- Recent trends in wages
After falling to -0.9 per cent in 2022, global real wage growth recovered in 2023, marking an increase of 1.8 per cent. Preliminary data for the first two quarters of the year indicate that global real wage growth recorded a 2.7-per-cent increase in 2024, the largest gain in more than 15 years. When looking at regional level data, real wage growth continues to be heterogeneous, with average wages increasing faster in Asia and the Pacific, Central and Western Asia, and Eastern Europe compared to the rest of the world.
The report finds that, on average, labour productivity in high-income countries increased more rapidly than real wages over the period 1999?2024 (a total of 29 per cent versus 15 per cent). In 2022 and 2023, more countries than usual adjusted the level(s) of their minimum wage(s), indicating that minimum wage policies were generally responsive to the increase in inflation. However, in most cases, the changes were not sufficient to compensate minimum wage recipients for the increase in the cost of living.
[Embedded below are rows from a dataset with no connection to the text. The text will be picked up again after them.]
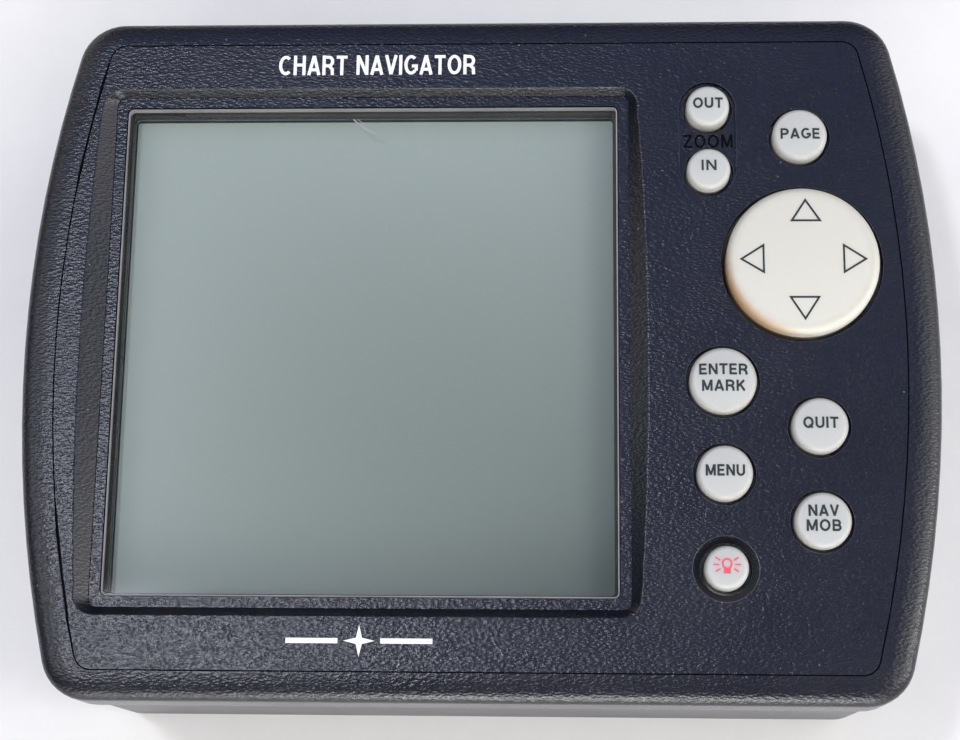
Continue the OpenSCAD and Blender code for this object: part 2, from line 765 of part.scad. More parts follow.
front_housing();
rear_housing();
housing_gasket();
housing_screws();
display_window();
window_tape();
dust_gasket();
lcd_bezel();
front_polariser();
lcd_glass();
backlight_diffuser();
backlight_guide();
backlight_lamp();
lcd_chassis();
lcd_driver_board();
lcd_flex_cable();
front_screws();
keypad_board();
contact_pads();
keypad_mat();
keypad_flex_cable();
main_board();
board_screws();
processor_chip();
memory_chips();
capacitors();
beeper();
backup_battery();
board_connectors();
receiver_board();
receiver_shield();
antenna_patch();
antenna_ground_plate();
antenna_coax();
antenna_socket();
antenna_insulator();
antenna_nut();
power_socket();
power_contacts();
power_nut();
power_seal();
power_wires();
bracket_inserts();
blank_label();
card_socket();
data_card();
door_seal();
door_hinge_pin();
card_door();
rocker_post();
rocker_gimbal();
rocker_pad();
for (k = KEYS) round_key(k[1], k[2], k[3], [0.88, 0.89, 0.87]);
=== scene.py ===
"""Visual model of a panel-mount map navigator lying on its back on a pale table.

Each sub-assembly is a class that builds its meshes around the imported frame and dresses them.
Lengths are written in millimetres and turned to metres where a mesh is made.
"""

import logging
import math
from dataclasses import dataclass, field
from enum import Enum
from typing import Callable, Iterable, Optional, Sequence

import bmesh
import bpy
from mathutils import Matrix, Vector


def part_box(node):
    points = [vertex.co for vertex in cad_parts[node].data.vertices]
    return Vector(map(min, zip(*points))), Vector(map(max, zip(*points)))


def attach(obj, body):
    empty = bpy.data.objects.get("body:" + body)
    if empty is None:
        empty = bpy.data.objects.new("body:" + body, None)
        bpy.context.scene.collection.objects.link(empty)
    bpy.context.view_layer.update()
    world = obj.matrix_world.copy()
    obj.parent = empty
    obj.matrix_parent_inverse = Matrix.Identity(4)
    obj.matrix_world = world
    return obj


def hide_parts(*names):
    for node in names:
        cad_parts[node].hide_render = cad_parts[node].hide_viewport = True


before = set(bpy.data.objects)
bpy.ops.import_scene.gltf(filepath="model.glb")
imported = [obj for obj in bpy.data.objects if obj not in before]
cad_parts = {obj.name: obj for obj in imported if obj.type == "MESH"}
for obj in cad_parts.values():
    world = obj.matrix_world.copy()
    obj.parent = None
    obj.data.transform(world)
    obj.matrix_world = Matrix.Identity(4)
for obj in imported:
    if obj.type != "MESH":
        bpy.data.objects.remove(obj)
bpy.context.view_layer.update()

logging.basicConfig(level=logging.INFO, format="%(levelname)s %(message)s")
LOG = logging.getLogger("navigator")

MM = 0.001
Point = tuple[float, float]


def box_mm(node: str) -> tuple[Vector, Vector]:
    """A CAD node's box.

    Args:
        node: The CAD node's name.

    Returns:
        Its low and high corners in millimetres.
    """
    low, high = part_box(node)
    return low / MM, high / MM


def middle_of(node: str) -> Point:
    """Where a CAD node's upright axis stands.

    Args:
        node: The CAD node's name.

    Returns:
        Its place to a tenth of a millimetre: faceted circles end a few microns short.
    """
    low, high = box_mm(node)
    return (round((low.x + high.x) / 2, 1), round((low.y + high.y) / 2, 1))


# Height of the bezel's flat face
FACE_Z = round(box_mm("front_housing")[1].z, 1)


# ---------------------------------------------------------------- materials


def linear_rgba(code: str, alpha: float = 1.0) -> tuple[float, float, float, float]:
    """Turns an sRGB hex colour to linear values.

    Args:
        code: Six hex digits, with or without a leading hash.
        alpha: The fourth value.

    Returns:
        Linear red, green and blue, and alpha.
    """
    code = code.lstrip("#")
    out = []
    for i in (0, 2, 4):
        v = int(code[i : i + 2], 16) / 255
        out.append(v / 12.92 if v <= 0.04045 else ((v + 0.055) / 1.055) ** 2.4)
    return (out[0], out[1], out[2], alpha)


def per_metre(size_mm: float) -> float:
    """Texture scale whose features are about size_mm across."""
    return 1000.0 / size_mm


class NodeBench:
    """A node tree under construction."""

    def __init__(self, tree: bpy.types.NodeTree) -> None:
        """Empties the tree.

        Args:
            tree: The node tree to fill.
        """
        self.tree = tree
        self.tree.nodes.clear()

    def add(
        self,
        kind: str,
        values: Optional[dict] = None,
        links: Optional[dict] = None,
        **settings: object,
    ) -> bpy.types.Node:
        """Adds one node with its settings, socket values and incoming links.

        Args:
            kind: Blender's node type.
            values: Socket name or index to a constant value.
            links: Socket name or index to the output socket that feeds it.
            **settings: Attributes set on the node.

        Returns:
            The new node.
        """
        node = self.tree.nodes.new(kind)
        for key, value in settings.items():
            setattr(node, key, value)
        for key, value in (values or {}).items():
            node.inputs[key].default_value = value
        for key, source in (links or {}).items():
            self.tree.links.new(source, node.inputs[key])
        return node

    def math(self, operation: str, *terms: object) -> bpy.types.NodeSocket:
        """Joins values and outputs with one arithmetic step.

        Args:
            operation: Blender's name for the step.
            *terms: Numbers or output sockets, in order.

        Returns:
            The result's output socket.
        """
        fixed = {i: t for i, t in enumerate(terms) if isinstance(t, (int, float))}
        linked = {i: t for i, t in enumerate(terms) if not isinstance(t, (int, float))}
        return self.add("ShaderNodeMath", fixed, linked, operation=operation).outputs[0]

    def blend(
        self, factor: bpy.types.NodeSocket, first: object, second: object
    ) -> bpy.types.NodeSocket:
        """Mixes two colours.

        Args:
            factor: The share of the second colour.
            first: A colour or an output socket.
            second: A colour or an output socket.

        Returns:
            The mixed colour's output socket.
        """
        sides = {6: first, 7: second}
        fixed = {i: c for i, c in sides.items() if isinstance(c, tuple)}
        linked = {i: c for i, c in sides.items() if not isinstance(c, tuple)}
        mixer = self.add("ShaderNodeMix", data_type="RGBA", clamp_factor=True)
        for i, colour in fixed.items():
            mixer.inputs[i].default_value = colour
        for i, source in {0: factor, **linked}.items():
            self.tree.links.new(source, mixer.inputs[i])
        return mixer.outputs[2]


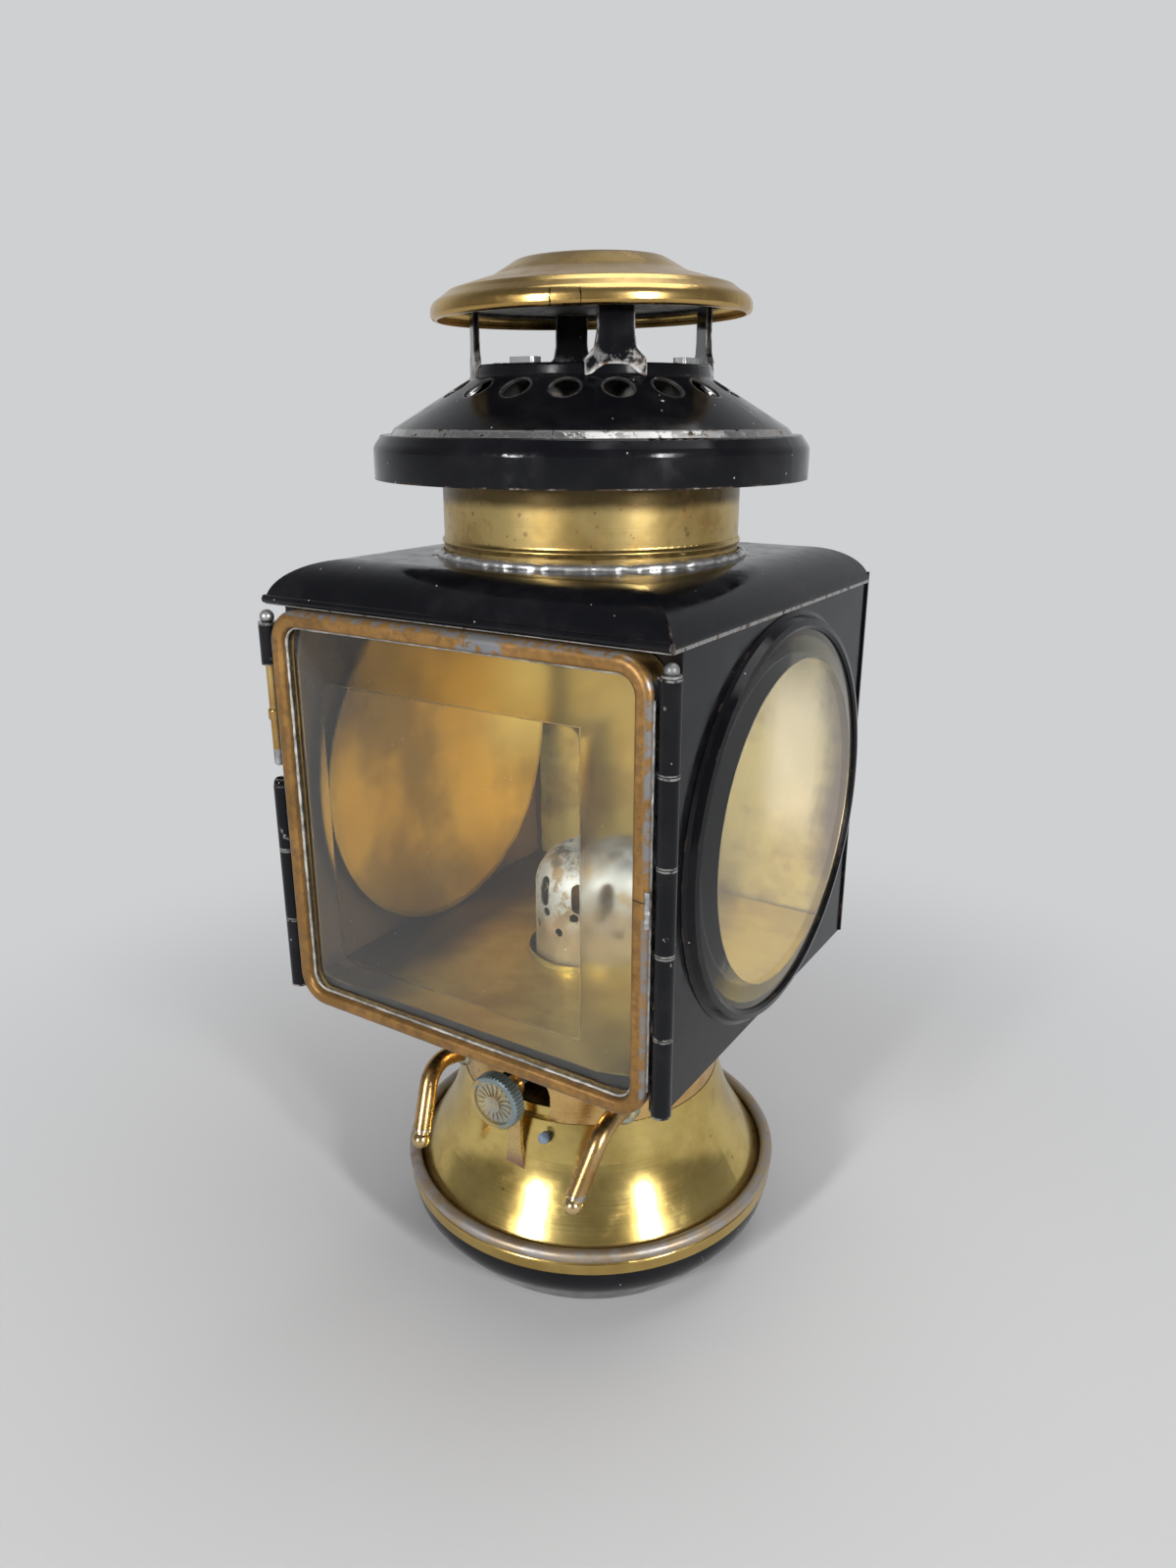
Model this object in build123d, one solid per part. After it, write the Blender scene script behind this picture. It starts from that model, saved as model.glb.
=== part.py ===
"""Oil side lamp for an early motor car: a square sheet-metal lantern on a spun brass oil font.

Millimetres. The origin is the centre of the font's foot, where the lamp stands. +Z is up,
-Y is the front (the square glass door) and +X is the side with the round lens.
"""
from build123d import *
import os
from math import atan2, cos, degrees, radians, sin, sqrt

# Walls and clearances
panel_wall = 0.8          # black steel panels
brass_wall = 0.7          # spun and rolled brass
running_gap = 0.05        # radial, a pin or shaft in its bearing
sliding_gap = 0.3         # radial, the font's spigot in the collar
seat_gap = 0.1            # the collar's edge above the font's shoulder
swing_gap = 0.45          # the door clear of what it swings past
knuckle_gap = 0.3         # between two hinge knuckles, end to end
cut_extra = 5.0           # how far a cutting shape runs past what it cuts

# Oil font
foot_radius = 46.0
skirt_radius = 58.7
skirt_bottom = 21.0
skirt_top = 24.9
pan_round_height = 15.0   # where the bowl's curve meets its upright wall
pan_foot_round = 6.0
pan_side_round = 12.0
bead_wire_radius = 1.9
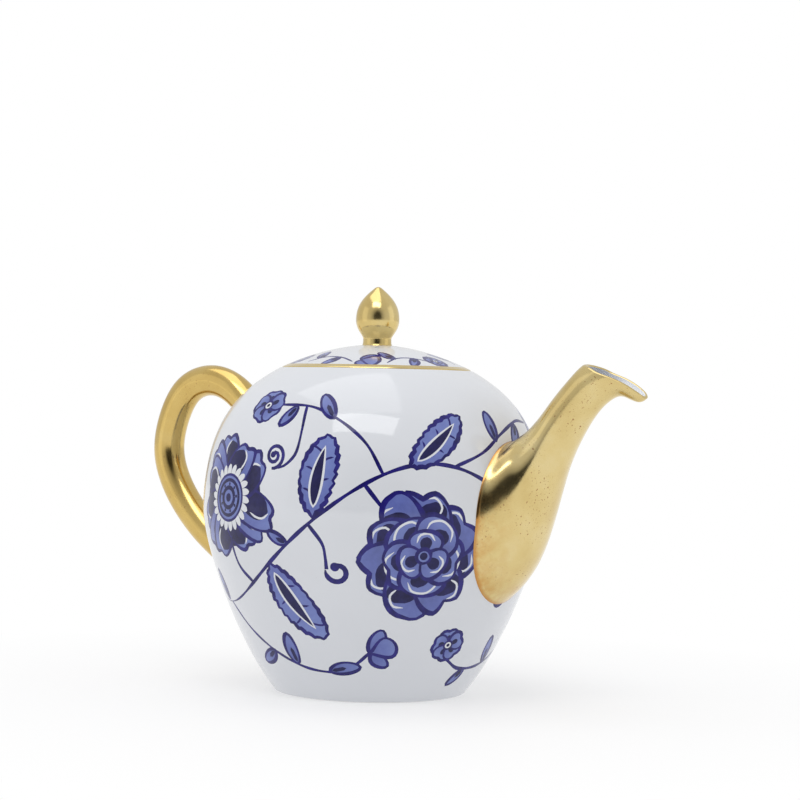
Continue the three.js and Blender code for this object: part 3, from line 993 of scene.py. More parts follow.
class TEAPOT_OT_body(bpy.types.Operator):
    """Cast body: painted outside, glazed inside, with its unglazed foot ring"""
    bl_idname = "teapot.body"
    bl_label = "Painted body"

    def execute(self, context):
        materials = finishes(context.scene)
        brush = Brush(Sheet(), context.scene.teapot_paint)
        for shift in (0, 180):
            vine(brush, shift)
        low, high = LOW_EDGE, HIGH_EDGE
        loose, border = skin_points(low, high, ROUND)
        opening = [(x / BODY.radius(STRAINER_S) * BODY_RADIUS, STRAINER_S + y)
                   for x, y in oval(STRAINER_HALF_WIDTH, STRAINER_HALF_HEIGHT)]
        clipped = [(finish, [(x, min(max(y, low), high)) for x, y in flat], light, axis)
                   for finish, flat, light, axis in brush.shapes]
        flat, triangles, top = cut_flat(loose, border, clipped, [opening])
        slots, tones = painted(flat, triangles, top, clipped)
        points, normals = BODY.place(flat[:, 0] / BODY_RADIUS, flat[:, 1])
        build = Build()
        build.patch(points, normals, triangles, slots, tones)
        start = math.radians(SEAM_TURN)
        edge = bezier(BODY.edge(high), (MOUTH_RADIUS + 0.05, MOUTH_Z),
                      (MOUTH_RADIUS, MOUTH_Z - 0.1), (MOUTH_RADIUS, MOUTH_Z - 0.7), 5)
        build.turned(edge, GLAZE, start=start)
        inner_low, inner_high = BODY.along(FLOOR_Z + WALL + 2), BODY.along(MOUTH_Z - 2.6)
        loose, border = skin_points(inner_low, inner_high, ROUND)
        flat, triangles, _ = cut_flat(loose, border, [], [opening])
        points, normals = BODY.place(flat[:, 0] / BODY_RADIUS, flat[:, 1], WALL)
        build.patch(points, -normals, [t[::-1] for t in triangles], GLAZE)
        loop_wall(build, opening, 0, WALL, -1, GLAZE)
        inner_edge = BODY.edge(inner_high, WALL)
        build.turned([(MOUTH_RADIUS, MOUTH_Z - 0.7), (MOUTH_RADIUS, MOUTH_Z - 2.0),
                      (MOUTH_RADIUS + 0.02, inner_edge[1] + 0.3), inner_edge], GLAZE,
                     start=start)
        radius, height = BODY.edge(inner_low, WALL)
        build.turned(bezier((radius, height), (radius - 1.6, FLOOR_Z + 1.2),
                            (radius - 5, FLOOR_Z), (radius - 11, FLOOR_Z), 10), GLAZE,
                     start=start)
        build.turned([(radius - 11, FLOOR_Z), (12, FLOOR_Z), (0, FLOOR_Z)], GLAZE,
                     start=start)
        foot = BODY.edge(low)
        inside = FOOT_RADIUS - FOOT_WIDTH
        build.turned(bezier((FOOT_RADIUS - 1.3, 0.15), (FOOT_RADIUS - 0.5, 0.15),
                            (foot[0] - 0.3, 0.4), foot, 6), GLAZE,
                     start=start)
        build.turned([(inside + 1.1, 0.15), (inside + 1.5, 0.0), (inside + 2.4, 0.0),
                      (FOOT_RADIUS - 1.7, 0.0), (FOOT_RADIUS - 1.3, 0.15)], BISCUIT,
                     start=start)
        build.turned(bezier((inside - 1.0, FOOT_RECESS), (inside - 0.1, FOOT_RECESS),
                            (inside + 0.2, 0.6), (inside + 1.1, 0.15), 6), GLAZE, start=start)
        build.turned([(0, FOOT_RECESS), (15, FOOT_RECESS), (inside - 1.0, FOOT_RECESS)],
                     GLAZE, start=start)
        build.piece("painted_body", materials, "pot", ["pot_body"], "painted_porcelain")
        return {"FINISHED"}


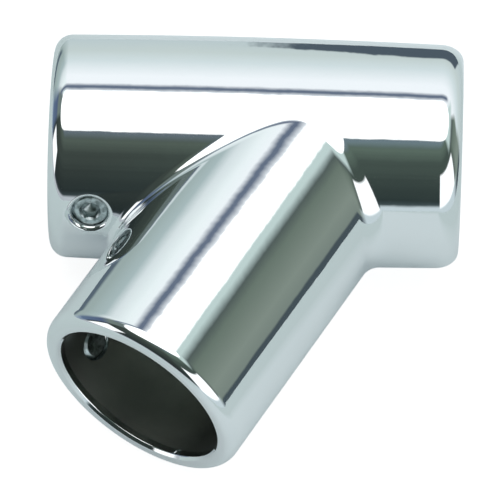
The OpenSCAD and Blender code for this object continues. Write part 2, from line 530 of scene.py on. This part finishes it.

- Trends in labour income inequality in the twenty-first century
Part II of the report provides global, regional and country-level analyses of wage and labour income inequality over a period spanning much of the first quarter of the twenty-first century. Using recent survey data on hourly wages for 82 countries, which together account for about 76 per cent of the global population of wage employees, the report shows that the level of wage inequality differs significantly across countries, with low- income countries displaying, on average, the highest level of wage inequality and high-income countries the lowest.
- Moving forward
While different measures of inequality support the finding that wage and labour income inequality have declined in a majority of countries since the beginning of the century, data challenges in measuring and estimating the change in inequality call for more research to help confirm this finding.